Eccentricity of an Ellipse
The eccentricity of an ellipse, denoted $e$, measures how “stretched” it is:
$$
e = \frac{c}{a},\quad 0 < e < 1.
$$
Using $c^2 = a^2 - b^2$, we can write
$$
e = \frac{\sqrt{a^2 - b^2}}{a}.
$$
Some observations:
- If $e$ is close to $0$, the ellipse is nearly circular ($b$ close to $a$).
- If $e$ is close to $1$, the ellipse is very elongated ($b$ much smaller than $a$).

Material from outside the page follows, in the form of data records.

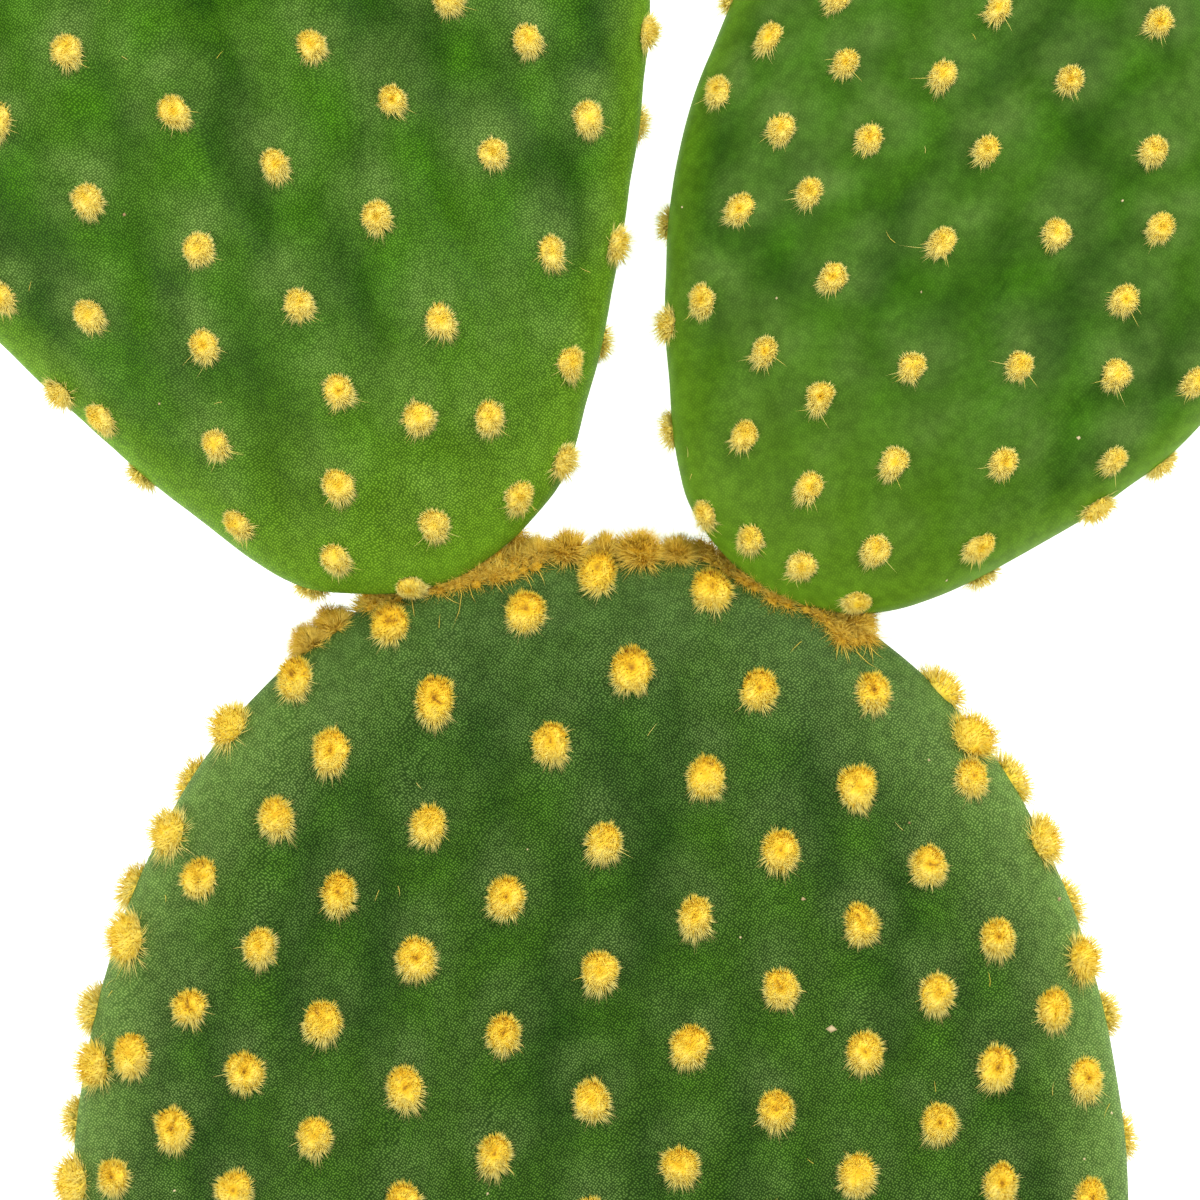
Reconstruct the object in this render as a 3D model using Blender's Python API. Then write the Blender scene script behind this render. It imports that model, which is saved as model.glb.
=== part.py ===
"""Prickly pear cactus cutting, laid down on its back.

One mature pad carries two younger pads that grew from its top rim. Its other end is the cut
neck. Metres, +Z up, and the pads' front faces look up. The cutting lies on tufts of short
bristles (glochids), and the ones that touch the ground are solids of their own. The origin
is on the ground, under the middle of the cutting's box.
"""

import math
import random

import bmesh
import bpy
import numpy as np
from mathutils import Vector

MM = 0.001

# Each pad is symmetrical about its own axis. Its stations run from base to tip, as
# (distance along the axis, half width) in millimetres, and a smooth closed line joins them.
LOWER_PAD = {
    "stations": [(-9, 0), (0, 8.6), (9, 14.5), (24, 28), (44, 39.4), (66, 42.3), (86, 39.6), (102, 32.6), (113.2, 22.3), (119.2, 9.8)],
    "thickness": 16.5,
    "base_fullness": 5.5,
    "base": (0, -116.2),
    "lean_deg": 0,
    "droop_deg": 0,
    "areole_turn_deg": 10,
    "areole_pitch": 11,
}
UPPER_LEFT_PAD = {
    "stations": [(1.1, 0), (4.5, 10.2), (12, 16.3), (22, 22.3), (33, 27.9), (46, 32.9), (61, 34.8), (77, 31), (91, 19.5), (98, 0)],
    "thickness": 13.6,
    "base_fullness": 4.2,
    "base": (-12.4, 0.3),
    "lean_deg": -19,
    "droop_deg": 3,
    "areole_turn_deg": 13,
    "areole_pitch": 9.4,
}
UPPER_RIGHT_PAD = {
    "stations": [(0.7, 0), (3.8, 8.8), (11.5, 15), (20, 20), (30, 23.9), (42, 25.4), (55, 24.6), (68, 19.6), (77, 11.5), (81.5, 0)],
    "thickness": 13,
    "base_fullness": 4.2,
    "base": (13.2, 0),
    "lean_deg": 29,
    "droop_deg": 3.5,
    "areole_turn_deg": 17,
    "areole_pitch": 9.2,
}

TIP_FULLNESS = 2.8  # a higher number keeps the face flatter and the rim blunter
GRID = 20  # quads across one face of a pad
OUTLINE_STEPS = 24  # points between two stations

PRESSED_DEPTH = 1.2  # the skin's height over the ground where a pad's bristles are pressed most
REST_REACH = 1.75  # bristles touch the ground where the skin is no higher than this
SKIN_GAP = 0.3  # between a tuft and the skin over it
NEST_GAP = 0.42  # how much the lower pad is grown to cut its seat into the pads on its rim
TUFT_RADIUS = 1.75
TUFT_LENGTH_RATIO = 1.12  # a tuft is longer along its pad's axis
TUFT_SIDES = 10
TUFT_WANDER = 0.6  # how far a tuft grows from its regular place
WANDER_SEED = 11

MATURE_GREEN = (0.10, 0.23, 0.05, 1)
YOUNG_GREEN = (0.16, 0.33, 0.04, 1)
GLOCHID_GOLD = (0.78, 0.52, 0.10, 1)


def clear_scene():
    for old in list(bpy.data.objects):
        bpy.data.objects.remove(old)


def make_material(name, colour, roughness):
    material = bpy.data.materials.new(name)
    material.use_nodes = True
    shader = material.node_tree.nodes["Principled BSDF"]
    shader.inputs["Base Color"].default_value = colour
    shader.inputs["Roughness"].default_value = roughness
    shader.inputs["Metallic"].default_value = 0
    return material


def smooth_loop(points):
    """A closed Catmull-Rom line through the points."""
    corners = np.array(points, float)
    before, after, beyond = (np.roll(corners, turn, axis=0) for turn in (1, -1, -2))
    line = []
    for step in np.arange(OUTLINE_STEPS) / OUTLINE_STEPS:
        square, cube = step**2, step**3
        line.append(
            0.5
            * (
                (2 * corners)
                + (after - before) * step
                + (2 * before - 5 * corners + 4 * after - beyond) * square
                + (3 * corners - before - 3 * after + beyond) * cube
            )
        )
    return np.stack(line, axis=1).reshape(-1, 2)


class PadShape:
    """A pad in its own axes: across, along and out, in millimetres, with out = 0 between its faces."""

    def __init__(self, pad, grown=0.0):
        stations = pad["stations"]
        right = [(half, along) for along, half in stations]
        left = [(-half, along) for along, half in stations[::-1] if half > 0]
        self.loop = smooth_loop(right + left)
        self.middle = np.array([0.0, (stations[0][0] + stations[-1][0]) / 2])
        offset = self.loop - self.middle
        angles = np.arctan2(offset[:, 1], offset[:, 0])
        order = np.argsort(angles)
        self.angles = angles[order]
        self.radii = np.hypot(offset[:, 0], offset[:, 1])[order] + grown
        self.half_thickness = pad["thickness"] / 2 + grown
        self.base_fullness = pad["base_fullness"]

    def rim_radius(self, angle):
        return np.interp(angle, self.angles, self.radii, period=2 * math.pi)

    def rise(self, share, angle):
        """Height of a face over the middle plane, at a share of the way out to the rim."""
        towards_base = max(0.0, -math.sin(angle)) ** 2
        fullness = TIP_FULLNESS + (self.base_fullness - TIP_FULLNESS) * towards_base
        return self.half_thickness * math.sqrt(max(0.0, 1 - share**fullness))

    def face_height(self, across, along):
        offset_x, offset_y = across - self.middle[0], along - self.middle[1]
        angle = math.atan2(offset_y, offset_x)
        share = math.hypot(offset_x, offset_y) / self.rim_radius(angle)
        return self.rise(min(share, 1.0), angle), share

    def point(self, share, angle, side):
        reach = share * self.rim_radius(angle)
        across = self.middle[0] + reach * math.cos(angle)
        along = self.middle[1] + reach * math.sin(angle)
        return across, along, side * self.rise(share, angle)


def disc_place(column, row):
    """Maps a square grid onto a disc, closer together towards its edge."""
    x, y = 2 * column / GRID - 1, 2 * row / GRID - 1
    if x == 0 and y == 0:
        return 0.0, 0.0
    if abs(x) >= abs(y):
        angle = math.pi / 4 * y / x + (math.pi if x < 0 else 0)
    else:
        angle = math.pi / 2 - math.pi / 4 * x / y + (math.pi if y < 0 else 0)
    return math.sin(max(abs(x), abs(y)) * math.pi / 2), math.atan2(math.sin(angle), math.cos(angle))


def pad_bmesh(shape):
    """Two domed faces that share the rim."""
    mesh = bmesh.new()
    sheets = {}
    for side in (1, -1):
        for column in range(GRID + 1):
            for row in range(GRID + 1):
                on_rim = column in (0, GRID) or row in (0, GRID)
                if side < 0 and on_rim:
                    sheets[side, column, row] = sheets[1, column, row]
                    continue
                share, angle = disc_place(column, row)
                sheets[side, column, row] = mesh.verts.new(shape.point(share, angle, side))
        for column in range(GRID):
            for row in range(GRID):
                corners = [(column, row), (column + 1, row), (column + 1, row + 1), (column, row + 1)]
                mesh.faces.new([sheets[side, *corner] for corner in corners[::side]])
    return mesh


def pad_axes(pad):
    """Directions of the pad's across, along and out axes in the world."""
    lean, droop = math.radians(pad["lean_deg"]), math.radians(pad["droop_deg"])
    across = Vector((math.cos(lean), -math.sin(lean), 0))
    along = Vector((math.sin(lean) * math.cos(droop), math.cos(lean) * math.cos(droop), -math.sin(droop)))
    return across, along, across.cross(along)


def to_world(pad, height, place):
    across, along, out = pad_axes(pad)
    base = Vector((*pad["base"], height))
    return base + across * place[0] + along * place[1] + out * place[2]


def base_height(pad, shape):
    """Height of the pad's base that leaves its lowest skin at the pressed depth."""
    lowest = min(
        to_world(pad, 0, shape.point(share, angle, -1)).z
        for share in np.linspace(0, 1, 60)
        for angle in np.linspace(-math.pi, math.pi, 180)
    )
    return PRESSED_DEPTH - lowest


def object_from(mesh, name, material):
    data = bpy.data.meshes.new(name)
    mesh.to_mesh(data)
    mesh.free()
    data.materials.append(material)
    made = bpy.data.objects.new(name, data)
    bpy.context.scene.collection.objects.link(made)
    return made


def make_pad(pad, name, material, grown=0.0):
    shape = PadShape(pad, grown)
    mesh = pad_bmesh(shape)
    height = base_height(pad, PadShape(pad))
    for vertex in mesh.verts:
        vertex.co = to_world(pad, height, vertex.co) * MM
    made = object_from(mesh, name, material)
    made.data.shade_smooth()
    return made


def cut_neck(made, pad):
    """Takes the lower pad off square where it was cut from the plant, at distance 0 along its axis."""
    mesh = bmesh.new()
    mesh.from_mesh(made.data)
    cut = bmesh.ops.bisect_plane(
        mesh,
        geom=mesh.verts[:] + mesh.edges[:] + mesh.faces[:],
        dist=1e-6,
        plane_co=Vector((*pad["base"], 0)) * MM,
        plane_no=(0, 1, 0),
        clear_inner=True,
    )
    edges = [part for part in cut["geom_cut"] if isinstance(part, bmesh.types.BMEdge)]
    bmesh.ops.contextual_create(mesh, geom=edges)
    bmesh.ops.recalc_face_normals(mesh, faces=mesh.faces[:])
    mesh.to_mesh(made.data)
    mesh.free()
    made.data.set_sharp_from_angle(angle=math.radians(40))


def nest_on(upper, cutter):
    """The younger pad's base closes round the rim that it grew from, a hair's breadth off it."""
    nest = upper.modifiers.new("nest", "BOOLEAN")
    nest.operation = "DIFFERENCE"
    nest.solver = "EXACT"
    nest.object = cutter


def areole_places(pad, shape, wander):
    """Places of the back's areoles: columns at even turns about the pad's axis, every second one half a pitch up."""
    length = pad["stations"][-1][0]
    widest = max(half for _, half in pad["stations"])
    for column in range(-5, 6):
        turn = math.radians(column * pad["areole_turn_deg"])
        for row in range(int(length / pad["areole_pitch"])):
            across = widest * math.sin(turn) + wander.uniform(-TUFT_WANDER, TUFT_WANDER)
            along = pad["areole_pitch"] * (row + 0.5 * (column % 2)) + wander.uniform(-TUFT_WANDER, TUFT_WANDER)
            if shape.face_height(across, along)[1] < 0.8:
                yield across, along


def make_rest_tuft(name, centre, lean_deg, skin_height, material):
    """A tuft pressed between the skin above and the ground."""
    mesh = bmesh.new()
    lean = math.radians(lean_deg)
    levels = ((0.0, 0.94), (0.35, 1.0), (1.0, 0.84))  # share of the way up, share of the radius
    rings = []
    for up, spread in levels:
        ring = []
        for side in range(TUFT_SIDES):
            turn = 2 * math.pi * side / TUFT_SIDES
            across = TUFT_RADIUS * spread * math.cos(turn)
            along = TUFT_RADIUS * TUFT_LENGTH_RATIO * spread * math.sin(turn)
            x = centre[0] + across * math.cos(lean) + along * math.sin(lean)
            y = centre[1] - across * math.sin(lean) + along * math.cos(lean)
            ring.append(mesh.verts.new(Vector((x, y, up * (skin_height(x, y) - SKIN_GAP))) * MM))
        rings.append(ring)
    for lower, upper in zip(rings, rings[1:]):
        for side in range(TUFT_SIDES):
            following = (side + 1) % TUFT_SIDES
            mesh.faces.new((lower[side], lower[following], upper[following], upper[side]))
    mesh.faces.new(rings[0][::-1])
    crown = mesh.verts.new(Vector((*centre, skin_height(*centre) - SKIN_GAP)) * MM)
    for side in range(TUFT_SIDES):
        mesh.faces.new((rings[-1][side], rings[-1][(side + 1) % TUFT_SIDES], crown))
    made = object_from(mesh, name, material)
    made.data.shade_smooth()
    made.data.set_sharp_from_angle(angle=math.radians(50))
    return made


def plan_place(pad, x, y):
    """Across and along on the pad's middle plane, under a point of the ground."""
    across_axis, along_axis, _ = pad_axes(pad)
    offset = Vector((x - pad["base"][0], y - pad["base"][1], 0))
    flat_along = Vector((along_axis.x, along_axis.y, 0))
    return offset.dot(across_axis), offset.dot(flat_along) / flat_along.length_squared


def make_rest_tufts(pad, name, material, wander):
    """The tufts under one pad that reach the ground."""
    shape = PadShape(pad)
    height = base_height(pad, shape)

    def skin_height(x, y):
        across, along = plan_place(pad, x, y)
        return to_world(pad, height, (across, along, -shape.face_height(across, along)[0])).z

    made = []
    for across, along in areole_places(pad, shape, wander):
        centre = to_world(pad, height, (across, along, -shape.face_height(across, along)[0]))
        if skin_height(centre.x, centre.y) < REST_REACH:
            tuft_name = f"{name}_{len(made) + 1:02d}"
            tuft = make_rest_tuft(tuft_name, centre.xy, pad["lean_deg"], skin_height, material)
            made.append(tuft)
    return made


def centre_over_origin(objects):
    """Moves the whole cutting so that the middle of its box lies over the origin."""
    corners = np.array([vertex.co[:2] for made in objects for vertex in made.data.vertices])
    middle = (corners.min(axis=0) + corners.max(axis=0)) / 2
    for made in bpy.data.objects:
        for vertex in made.data.vertices:
            vertex.co.x -= middle[0]
            vertex.co.y -= middle[1]


def main():
    clear_scene()
    mature_skin = make_material("mature_skin", MATURE_GREEN, 0.55)
    young_skin = make_material("young_skin", YOUNG_GREEN, 0.5)
    glochids = make_material("glochids", GLOCHID_GOLD, 0.8)
    wander = random.Random(WANDER_SEED)

    lower_pad = make_pad(LOWER_PAD, "lower_pad", mature_skin)
    cut_neck(lower_pad, LOWER_PAD)
    rim_cutter = make_pad(LOWER_PAD, "rim_cutter", mature_skin, grown=NEST_GAP)
    rim_cutter.hide_render = True
    rim_cutter.display_type = "WIRE"
    shown = [lower_pad]
    for pad, name in ((UPPER_LEFT_PAD, "upper_left_pad"), (UPPER_RIGHT_PAD, "upper_right_pad")):
        upper = make_pad(pad, name, young_skin)
        nest_on(upper, rim_cutter)
        shown.append(upper)
    shown += make_rest_tufts(LOWER_PAD, "lower_rest_tuft", glochids, wander)
    shown += make_rest_tufts(UPPER_LEFT_PAD, "left_rest_tuft", glochids, wander)
    shown += make_rest_tufts(UPPER_RIGHT_PAD, "right_rest_tuft", glochids, wander)
    centre_over_origin(shown)


main()
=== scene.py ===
import math

import bpy
import numpy as np
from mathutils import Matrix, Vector, noise


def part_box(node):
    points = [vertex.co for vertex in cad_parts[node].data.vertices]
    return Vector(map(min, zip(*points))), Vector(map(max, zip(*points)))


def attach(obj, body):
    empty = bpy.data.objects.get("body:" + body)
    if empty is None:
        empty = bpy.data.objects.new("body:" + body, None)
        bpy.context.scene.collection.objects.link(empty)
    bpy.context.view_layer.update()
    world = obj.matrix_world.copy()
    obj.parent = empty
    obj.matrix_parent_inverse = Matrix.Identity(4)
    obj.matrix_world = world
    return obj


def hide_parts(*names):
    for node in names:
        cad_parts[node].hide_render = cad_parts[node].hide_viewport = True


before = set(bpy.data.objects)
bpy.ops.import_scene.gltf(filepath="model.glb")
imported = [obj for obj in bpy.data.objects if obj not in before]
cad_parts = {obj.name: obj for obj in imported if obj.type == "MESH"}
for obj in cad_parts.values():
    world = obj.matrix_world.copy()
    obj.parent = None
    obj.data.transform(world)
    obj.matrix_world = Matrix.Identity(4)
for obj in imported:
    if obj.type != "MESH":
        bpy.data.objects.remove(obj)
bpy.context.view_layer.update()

# Lengths below are in millimetres, angles in degrees and colours linear, unless a note says otherwise.
mm = 0.001
fullTurn = 2 * math.pi
goldenTurn = math.pi * (3 - math.sqrt(5))
outlineSteps = 24  # points between two stations of a pad's outline
tipFullness = 2.8  # how blunt a pad's rim is, away from its base


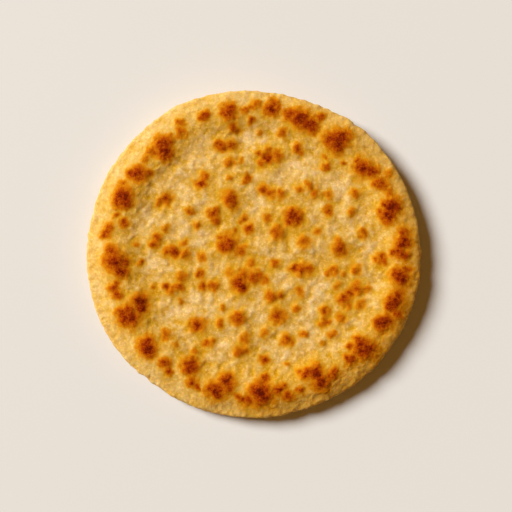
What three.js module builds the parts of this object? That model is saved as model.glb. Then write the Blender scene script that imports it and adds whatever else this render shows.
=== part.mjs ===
// A round, thick flatbread, patted out by hand and baked in one piece on a griddle.
//
// The dough is one solid: a flat underside, a side that curls out to a belly and rolls over
// into a raised rim, and a slightly sunken, lumpy middle. Nothing is hollow and nothing is
// added to it, so the model holds one mesh.
//
// Units are millimetres and +Z is up. The origin is on the flat underside, at the middle of
// the outline's bounding box, with the longest way across close to +X.

import * as THREE from "three";
import { ImprovedNoise } from "three/addons/math/ImprovedNoise.js";

// Outline, seen from above
const LONG_DIAMETER = 204.6; // the widest way across
const SHORT_DIAMETER = 199.2; // square to the widest way
const LONG_AXIS_TURN = THREE.MathUtils.degToRad(-10); // from +X to the widest way, anticlockwise

// Section, from the outer edge inwards and from the table upwards
const RIM_HEIGHT = 16.6; // table to the crest of the rim
const BELLY_HEIGHT = 7.4; // table to the widest point of the side
const UNDERCUT = 9; // outer edge in to where the underside lies flat
const RIM_INSET = 17; // outer edge in to the crest of the rim
const HOLLOW_INSET = 32; // outer edge in to where the middle levels out
const HOLLOW_DEPTH = 2.2; // crest of the rim down to the middle
const MIDDLE_RISE = 0.7; // how far the middle domes up again at the centre
const CREST_SHIFT = new THREE.Vector2(3.6, 2.4); // the crest leans off the outline's middle

// Unevenness left by patting and baking
const EDGE_BULGES = [
  // how many round the edge, how far each stands out, where one of them is (degrees from +X)
  { count: 3, height: 0.38, at: 117 },
  { count: 4, height: 0.39, at: 26 },
  { count: 5, height: 0.41, at: 46 },
  { count: 7, height: 0.18, at: 1 },
  { count: 11, height: 0.15, at: 20 },
];
const SWELLS = [
  // broad waves and smaller lumps of the top: how long each is, and how high
  { size: 46, height: 0.9 },
  { size: 19, height: 0.7 },
];

// Mesh fineness
const SEGMENTS_ROUND = 96;
const CURL_STEPS = 5; // underside to belly
const ROLL_STEPS = 9; // belly to crest
const SLOPE_STEPS = 5; // crest to middle
const MIDDLE_STEPS = 9; // middle to centre

const MEAN_RADIUS = (LONG_DIAMETER + SHORT_DIAMETER) / 4;
const MIDDLE_HEIGHT = RIM_HEIGHT - HOLLOW_DEPTH;

const noise = new ImprovedNoise();

// Points of a curve, without its first point, which the curve before it ends on.
function pointsAfterStart(curve, steps) {
  return curve.getPoints(steps).slice(1);
}

// Half of the bread's section, from the centre of the underside round to the centre of the top.
function sectionPoints() {
  const flatEnd = MEAN_RADIUS - UNDERCUT;
  const crest = MEAN_RADIUS - RIM_INSET;
  const hollow = MEAN_RADIUS - HOLLOW_INSET;
  const slopeHandle = (crest - hollow) / 2;

  const curl = new THREE.EllipseCurve(
    flatEnd, BELLY_HEIGHT, UNDERCUT, BELLY_HEIGHT, -Math.PI / 2, 0,
  );
  const roll = new THREE.EllipseCurve(
    crest, BELLY_HEIGHT, RIM_INSET, RIM_HEIGHT - BELLY_HEIGHT, 0, Math.PI / 2,
  );
  const slope = new THREE.CubicBezierCurve(
    new THREE.Vector2(crest, RIM_HEIGHT),
    new THREE.Vector2(crest - slopeHandle, RIM_HEIGHT),
    new THREE.Vector2(hollow + slopeHandle, MIDDLE_HEIGHT),
    new THREE.Vector2(hollow, MIDDLE_HEIGHT),
  );
  const middle = new THREE.QuadraticBezierCurve(
    new THREE.Vector2(hollow, MIDDLE_HEIGHT),
    new THREE.Vector2(hollow / 2, MIDDLE_HEIGHT + MIDDLE_RISE),
    new THREE.Vector2(0, MIDDLE_HEIGHT + MIDDLE_RISE),
  );
  return [
    new THREE.Vector2(0, 0),
    new THREE.Vector2(flatEnd, 0),
    ...pointsAfterStart(curl, CURL_STEPS),
    ...pointsAfterStart(roll, ROLL_STEPS),
    ...pointsAfterStart(slope, SLOPE_STEPS),
    ...pointsAfterStart(middle, MIDDLE_STEPS),
  ];
}

// How far the outer edge is from the centre in one direction: an ellipse with low bulges.
function edgeRadius(angle) {
  const a = LONG_DIAMETER / 2;
  const b = SHORT_DIAMETER / 2;
  const turned = angle - LONG_AXIS_TURN;
  const ellipse = (a * b) / Math.hypot(b * Math.cos(turned), a * Math.sin(turned));
  return EDGE_BULGES.reduce(
    (radius, bulge) =>
      radius + bulge.height * Math.cos(bulge.count * (angle - THREE.MathUtils.degToRad(bulge.at))),
    ellipse,
  );
}

// How far the baked top stands above or below its smooth section at one place.
function swell(x, y) {
  return SWELLS.reduce(
    (height, wave) => height + wave.height * noise.noise(x / wave.size, y / wave.size, wave.size),
    0,
  );
}

// The turned section, pushed out to the uneven edge. Above the belly it leans by the crest's
// shift, and rises and falls with the swells of the top.
function doughGeometry() {
  const geometry = new THREE.LatheGeometry(sectionPoints(), SEGMENTS_ROUND);
  geometry.rotateX(Math.PI / 2);

  const place = geometry.getAttribute("position");
  for (let i = 0; i < place.count; i++) {
    const stretch = edgeRadius(Math.atan2(place.getY(i), place.getX(i))) / MEAN_RADIUS;
    const z = place.getZ(i);
    const share = THREE.MathUtils.smoothstep(z, BELLY_HEIGHT, MIDDLE_HEIGHT);
    const x = place.getX(i) * stretch + share * CREST_SHIFT.x;
    const y = place.getY(i) * stretch + share * CREST_SHIFT.y;
    place.setXYZ(i, x, y, z + share * swell(x, y));
  }

  geometry.computeBoundingBox();
  const centre = geometry.boundingBox.getCenter(new THREE.Vector3());
  geometry.translate(-centre.x, -centre.y, 0);
  geometry.computeVertexNormals();
  return geometry;
}

const crust = new THREE.MeshStandardMaterial({ color: 0xe2b866, roughness: 0.85, metalness: 0 });

const flatbread = new THREE.Mesh(doughGeometry(), crust);
flatbread.name = "flatbread";

const bread = new THREE.Group();
bread.add(flatbread);

export default bread;
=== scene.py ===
# %% [markdown]
# # A round griddle flatbread
#
# The object is one piece of baked dough: about 20 cm across and 17 mm thick, with a rolled
# rim, a slightly sunken, lumpy middle and toasted blisters all over. The lesson takes the
# plain solid of the part, draws a fine new skin over it, raises the blisters and lumps, and
# then browns it with one procedural crust. Every size is in millimetres or taken from the
# solid itself.

# %% Load the frame
import math
import random

import bpy
import numpy as np
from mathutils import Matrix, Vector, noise


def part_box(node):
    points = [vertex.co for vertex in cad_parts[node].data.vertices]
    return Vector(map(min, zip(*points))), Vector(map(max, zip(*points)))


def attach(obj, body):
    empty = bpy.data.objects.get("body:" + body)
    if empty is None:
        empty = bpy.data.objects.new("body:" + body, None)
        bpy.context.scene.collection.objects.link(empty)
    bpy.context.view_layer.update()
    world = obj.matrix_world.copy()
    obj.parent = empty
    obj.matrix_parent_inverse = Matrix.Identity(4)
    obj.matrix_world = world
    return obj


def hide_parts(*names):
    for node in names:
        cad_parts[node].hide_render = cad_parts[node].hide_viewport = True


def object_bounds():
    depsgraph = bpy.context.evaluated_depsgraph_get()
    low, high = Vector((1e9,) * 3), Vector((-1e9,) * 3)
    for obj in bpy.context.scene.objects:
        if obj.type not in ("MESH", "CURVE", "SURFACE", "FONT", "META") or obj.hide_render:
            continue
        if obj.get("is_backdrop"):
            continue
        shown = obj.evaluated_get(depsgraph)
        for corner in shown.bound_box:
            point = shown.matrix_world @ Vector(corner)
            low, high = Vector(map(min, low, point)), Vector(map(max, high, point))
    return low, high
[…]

- A circle can be viewed as a special case of an ellipse with $a=b$, which gives $c=0$ and $e=0$.
Graphing Ellipses from Their Equations
To sketch an ellipse from a standard-form equation:
- Identify the center $(h,k)$ by looking at the terms $(x-h)^2$ and $(y-k)^2$.
- Identify $a^2$ and $b^2$ from the denominators.
- The larger denominator corresponds to $a^2$ (major axis).
- The smaller denominator corresponds to $b^2$ (minor axis).
- Determine orientation:
- If $a^2$ is under $(x-h)^2$, the major axis is horizontal.
- If $a^2$ is under $(y-k)^2$, the major axis is vertical.
- Plot vertices and co-vertices:
- Move $a$ units from the center along the major axis to get vertices.
- Move $b$ units from the center along the minor axis to get co-vertices.
- Sketch the ellipse as a smooth, symmetric curve through these four points.
If you also want the foci, compute
$$
c = \sqrt{a^2 - b^2}
$$
and place them on the major axis at distance $c$ from the center.
Recognizing an Ellipse from a General Quadratic Equation
A general second-degree equation in $x$ and $y$ has the form
$$
Ax^2 + Bxy + Cy^2 + Dx + Ey + F = 0.
$$
In this chapter we restrict attention to non-rotated ellipses, where $B=0$ and the axes of the ellipse are aligned with the coordinate axes. In that case, the equation simplifies to
$$
Ax^2 + Cy^2 + Dx + Ey + F = 0.
$$
For such an equation to represent an ellipse (not degenerate):
- $A$ and $C$ have the same sign (both positive or both negative),
- and $A \neq C$ (or else it is a circle, in standard position).
To put it into standard form, you complete the square separately in $x$ and $y$, then divide through so the right-hand side becomes $1$. That process yields one of the standard forms already given, revealing the center, $a$, $b$, orientation, and so on.
Area of an Ellipse
For an ellipse with semi-axes $a$ and $b$ (major semi-axis $a$, minor semi-axis $b$), its area is
$$
\text{Area} = \pi a b.
$$
This holds regardless of where the ellipse is centered; only the lengths of the semi-axes matter.
Brief Note on Rotated Ellipses
If an ellipse is rotated, its equation typically includes an $xy$-term:
$$
Ax^2 + Bxy + Cy^2 + Dx + Ey + F = 0,\quad B\neq 0.
$$
Such ellipses are not aligned with the coordinate axes. Analyzing them generally involves a rotation of the coordinate system to eliminate the $xy$-term; that process is treated elsewhere in analytic geometry. Here we focus on ellipses whose axes are parallel to the coordinate axes.